* **EXERCISE PROMPT**: Beginning with the first line below, please repeat the material exactly, ending with the line that includes "return finish.relief(finish.noise(0.5), 0.002).material".

* **MATERIAL**:
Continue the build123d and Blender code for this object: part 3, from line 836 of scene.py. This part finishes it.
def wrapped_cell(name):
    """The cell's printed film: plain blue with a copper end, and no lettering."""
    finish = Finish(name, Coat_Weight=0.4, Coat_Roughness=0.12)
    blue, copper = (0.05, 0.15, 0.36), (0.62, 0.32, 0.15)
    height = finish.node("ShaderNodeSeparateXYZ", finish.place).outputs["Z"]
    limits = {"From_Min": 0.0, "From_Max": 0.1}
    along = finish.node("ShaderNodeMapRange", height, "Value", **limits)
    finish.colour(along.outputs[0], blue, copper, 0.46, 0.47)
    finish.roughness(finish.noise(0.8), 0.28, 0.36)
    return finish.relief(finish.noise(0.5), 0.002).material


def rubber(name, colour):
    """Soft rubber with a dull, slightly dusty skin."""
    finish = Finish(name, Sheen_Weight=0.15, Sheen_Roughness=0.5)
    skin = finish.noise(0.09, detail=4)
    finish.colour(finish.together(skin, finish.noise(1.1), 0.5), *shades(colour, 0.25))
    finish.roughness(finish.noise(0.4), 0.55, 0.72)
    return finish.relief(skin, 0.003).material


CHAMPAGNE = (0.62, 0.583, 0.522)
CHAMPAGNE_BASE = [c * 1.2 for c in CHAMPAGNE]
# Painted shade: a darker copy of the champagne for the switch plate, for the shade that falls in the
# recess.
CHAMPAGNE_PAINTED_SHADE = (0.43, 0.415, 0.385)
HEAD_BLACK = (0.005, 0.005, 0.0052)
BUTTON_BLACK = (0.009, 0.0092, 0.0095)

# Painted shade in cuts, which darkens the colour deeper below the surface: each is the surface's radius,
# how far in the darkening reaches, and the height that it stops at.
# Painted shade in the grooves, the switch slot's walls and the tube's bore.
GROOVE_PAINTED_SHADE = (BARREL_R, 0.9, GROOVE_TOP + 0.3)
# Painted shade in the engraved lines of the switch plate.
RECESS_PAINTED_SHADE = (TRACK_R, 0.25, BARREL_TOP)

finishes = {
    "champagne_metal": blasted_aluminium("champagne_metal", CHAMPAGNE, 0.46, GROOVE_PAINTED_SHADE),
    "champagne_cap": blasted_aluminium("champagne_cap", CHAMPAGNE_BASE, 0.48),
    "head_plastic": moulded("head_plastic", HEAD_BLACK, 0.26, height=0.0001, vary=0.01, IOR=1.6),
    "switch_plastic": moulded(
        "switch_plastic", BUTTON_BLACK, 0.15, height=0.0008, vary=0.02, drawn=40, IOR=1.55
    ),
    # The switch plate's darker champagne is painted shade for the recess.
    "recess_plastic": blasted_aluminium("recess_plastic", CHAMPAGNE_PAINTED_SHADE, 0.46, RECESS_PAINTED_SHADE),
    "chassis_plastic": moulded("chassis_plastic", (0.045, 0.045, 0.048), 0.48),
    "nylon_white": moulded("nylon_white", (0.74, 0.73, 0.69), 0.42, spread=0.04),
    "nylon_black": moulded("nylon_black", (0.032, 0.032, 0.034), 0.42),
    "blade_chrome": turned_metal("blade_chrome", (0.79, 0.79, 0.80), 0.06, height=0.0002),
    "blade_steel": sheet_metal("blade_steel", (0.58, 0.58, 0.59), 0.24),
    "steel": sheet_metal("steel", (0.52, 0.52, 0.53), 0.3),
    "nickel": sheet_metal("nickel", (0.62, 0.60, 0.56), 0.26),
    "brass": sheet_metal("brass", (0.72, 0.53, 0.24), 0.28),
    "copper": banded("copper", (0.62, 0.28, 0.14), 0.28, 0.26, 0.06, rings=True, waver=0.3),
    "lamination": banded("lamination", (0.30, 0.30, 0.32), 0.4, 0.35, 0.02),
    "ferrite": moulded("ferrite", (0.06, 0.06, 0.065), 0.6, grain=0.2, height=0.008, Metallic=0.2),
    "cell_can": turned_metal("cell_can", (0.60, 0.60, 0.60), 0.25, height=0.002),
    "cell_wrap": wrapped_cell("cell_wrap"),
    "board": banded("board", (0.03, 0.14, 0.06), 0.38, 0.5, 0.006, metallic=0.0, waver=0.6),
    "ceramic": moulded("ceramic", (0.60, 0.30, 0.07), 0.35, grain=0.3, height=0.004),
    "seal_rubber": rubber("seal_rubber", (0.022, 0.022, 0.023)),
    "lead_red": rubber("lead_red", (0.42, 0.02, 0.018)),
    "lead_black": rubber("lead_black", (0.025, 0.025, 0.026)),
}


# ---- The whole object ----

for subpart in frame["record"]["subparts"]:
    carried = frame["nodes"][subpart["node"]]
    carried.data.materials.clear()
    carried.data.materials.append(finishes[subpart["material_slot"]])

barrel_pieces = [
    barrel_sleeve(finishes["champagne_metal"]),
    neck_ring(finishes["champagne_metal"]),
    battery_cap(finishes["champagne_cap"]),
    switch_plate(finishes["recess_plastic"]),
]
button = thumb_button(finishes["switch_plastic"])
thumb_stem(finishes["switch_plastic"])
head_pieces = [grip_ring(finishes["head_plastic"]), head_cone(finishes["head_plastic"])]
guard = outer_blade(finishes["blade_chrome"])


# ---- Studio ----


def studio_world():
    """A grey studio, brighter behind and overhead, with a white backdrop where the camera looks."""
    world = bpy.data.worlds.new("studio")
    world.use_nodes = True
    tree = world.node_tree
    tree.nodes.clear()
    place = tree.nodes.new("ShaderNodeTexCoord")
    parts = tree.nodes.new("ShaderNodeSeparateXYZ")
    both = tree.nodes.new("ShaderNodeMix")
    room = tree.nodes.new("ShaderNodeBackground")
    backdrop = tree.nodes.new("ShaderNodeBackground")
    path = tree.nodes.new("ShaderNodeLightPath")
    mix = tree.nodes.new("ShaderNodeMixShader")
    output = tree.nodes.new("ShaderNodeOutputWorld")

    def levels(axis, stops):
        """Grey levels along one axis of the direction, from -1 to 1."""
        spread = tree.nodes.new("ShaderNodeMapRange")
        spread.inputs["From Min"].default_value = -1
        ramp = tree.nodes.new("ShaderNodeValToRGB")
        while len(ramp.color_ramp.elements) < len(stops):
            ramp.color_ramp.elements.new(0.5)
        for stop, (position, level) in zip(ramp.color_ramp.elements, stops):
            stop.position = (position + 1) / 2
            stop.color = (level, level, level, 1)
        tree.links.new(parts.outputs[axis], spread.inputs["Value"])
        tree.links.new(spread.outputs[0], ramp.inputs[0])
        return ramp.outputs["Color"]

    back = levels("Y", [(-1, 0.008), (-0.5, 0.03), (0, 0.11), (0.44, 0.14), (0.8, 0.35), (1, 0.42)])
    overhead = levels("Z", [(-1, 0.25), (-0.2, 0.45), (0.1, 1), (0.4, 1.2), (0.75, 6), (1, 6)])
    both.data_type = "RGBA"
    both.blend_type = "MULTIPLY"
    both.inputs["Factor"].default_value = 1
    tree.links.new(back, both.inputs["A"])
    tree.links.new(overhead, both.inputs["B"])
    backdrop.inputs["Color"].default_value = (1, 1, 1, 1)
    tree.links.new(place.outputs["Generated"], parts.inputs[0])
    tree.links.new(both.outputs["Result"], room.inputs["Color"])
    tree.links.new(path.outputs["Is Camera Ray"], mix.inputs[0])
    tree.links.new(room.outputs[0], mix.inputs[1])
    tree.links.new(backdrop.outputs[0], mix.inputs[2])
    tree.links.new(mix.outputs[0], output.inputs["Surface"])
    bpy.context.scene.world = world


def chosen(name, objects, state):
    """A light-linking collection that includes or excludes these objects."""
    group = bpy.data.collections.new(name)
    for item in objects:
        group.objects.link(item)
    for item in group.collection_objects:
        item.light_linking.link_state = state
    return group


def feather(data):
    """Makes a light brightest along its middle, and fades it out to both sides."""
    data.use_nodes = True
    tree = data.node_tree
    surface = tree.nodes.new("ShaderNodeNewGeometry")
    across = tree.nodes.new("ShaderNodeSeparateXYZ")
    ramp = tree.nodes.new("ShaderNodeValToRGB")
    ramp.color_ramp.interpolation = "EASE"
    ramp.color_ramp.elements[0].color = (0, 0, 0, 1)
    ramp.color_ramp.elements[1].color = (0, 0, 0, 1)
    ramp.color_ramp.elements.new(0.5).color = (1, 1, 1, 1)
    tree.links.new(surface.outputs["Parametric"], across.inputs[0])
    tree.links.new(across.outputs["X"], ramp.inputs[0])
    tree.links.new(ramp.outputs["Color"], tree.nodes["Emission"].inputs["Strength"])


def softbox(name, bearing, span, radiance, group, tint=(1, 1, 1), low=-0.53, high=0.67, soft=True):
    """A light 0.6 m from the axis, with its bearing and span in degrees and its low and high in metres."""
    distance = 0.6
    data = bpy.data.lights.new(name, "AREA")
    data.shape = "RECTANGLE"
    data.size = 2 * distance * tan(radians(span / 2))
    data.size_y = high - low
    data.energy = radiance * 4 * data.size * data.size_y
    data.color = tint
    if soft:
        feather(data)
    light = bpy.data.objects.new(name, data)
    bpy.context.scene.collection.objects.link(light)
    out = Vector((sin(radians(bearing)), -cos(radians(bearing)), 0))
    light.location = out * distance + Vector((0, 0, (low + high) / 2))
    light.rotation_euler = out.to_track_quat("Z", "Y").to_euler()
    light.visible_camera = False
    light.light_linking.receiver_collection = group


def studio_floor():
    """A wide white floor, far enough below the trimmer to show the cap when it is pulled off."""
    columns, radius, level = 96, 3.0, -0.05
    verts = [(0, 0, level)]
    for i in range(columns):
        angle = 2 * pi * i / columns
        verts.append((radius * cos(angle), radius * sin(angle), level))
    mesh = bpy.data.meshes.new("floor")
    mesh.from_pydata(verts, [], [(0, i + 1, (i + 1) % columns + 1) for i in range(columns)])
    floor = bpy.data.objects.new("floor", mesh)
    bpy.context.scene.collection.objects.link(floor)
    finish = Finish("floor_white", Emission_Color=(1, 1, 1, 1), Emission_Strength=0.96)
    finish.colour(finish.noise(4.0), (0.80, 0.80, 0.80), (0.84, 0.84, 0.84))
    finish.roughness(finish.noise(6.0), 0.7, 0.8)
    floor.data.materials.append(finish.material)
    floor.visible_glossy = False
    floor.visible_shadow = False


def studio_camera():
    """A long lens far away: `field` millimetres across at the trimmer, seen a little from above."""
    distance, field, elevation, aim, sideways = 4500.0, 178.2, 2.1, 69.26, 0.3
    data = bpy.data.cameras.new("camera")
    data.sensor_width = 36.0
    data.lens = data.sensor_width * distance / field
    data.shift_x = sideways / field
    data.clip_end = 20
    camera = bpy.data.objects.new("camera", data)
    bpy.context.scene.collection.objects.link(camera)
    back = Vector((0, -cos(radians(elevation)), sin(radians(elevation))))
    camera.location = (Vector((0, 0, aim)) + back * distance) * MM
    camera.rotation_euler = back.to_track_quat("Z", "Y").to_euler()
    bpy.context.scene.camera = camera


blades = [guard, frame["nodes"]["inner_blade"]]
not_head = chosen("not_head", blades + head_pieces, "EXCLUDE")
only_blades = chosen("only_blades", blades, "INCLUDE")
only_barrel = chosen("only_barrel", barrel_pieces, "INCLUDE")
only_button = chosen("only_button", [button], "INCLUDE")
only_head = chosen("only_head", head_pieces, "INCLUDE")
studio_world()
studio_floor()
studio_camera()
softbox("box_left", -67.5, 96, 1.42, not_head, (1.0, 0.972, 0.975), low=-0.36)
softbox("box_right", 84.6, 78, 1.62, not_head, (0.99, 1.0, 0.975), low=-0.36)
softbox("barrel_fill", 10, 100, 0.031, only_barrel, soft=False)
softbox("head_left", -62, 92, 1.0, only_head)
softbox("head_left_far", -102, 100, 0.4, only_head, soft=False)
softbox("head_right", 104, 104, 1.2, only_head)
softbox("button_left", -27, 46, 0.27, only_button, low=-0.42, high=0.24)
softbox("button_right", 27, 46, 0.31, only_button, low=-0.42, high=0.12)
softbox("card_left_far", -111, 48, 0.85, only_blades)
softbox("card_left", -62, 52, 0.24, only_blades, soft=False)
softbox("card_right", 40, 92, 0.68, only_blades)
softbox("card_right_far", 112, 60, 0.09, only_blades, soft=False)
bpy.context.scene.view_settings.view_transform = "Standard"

* **FINAL ANSWER**:
Continue the build123d and Blender code for this object: part 3, from line 836 of scene.py. This part finishes it.
def wrapped_cell(name):
    """The cell's printed film: plain blue with a copper end, and no lettering."""
    finish = Finish(name, Coat_Weight=0.4, Coat_Roughness=0.12)
    blue, copper = (0.05, 0.15, 0.36), (0.62, 0.32, 0.15)
    height = finish.node("ShaderNodeSeparateXYZ", finish.place).outputs["Z"]
    limits = {"From_Min": 0.0, "From_Max": 0.1}
    along = finish.node("ShaderNodeMapRange", height, "Value", **limits)
    finish.colour(along.outputs[0], blue, copper, 0.46, 0.47)
    finish.roughness(finish.noise(0.8), 0.28, 0.36)
    return finish.relief(finish.noise(0.5), 0.002).material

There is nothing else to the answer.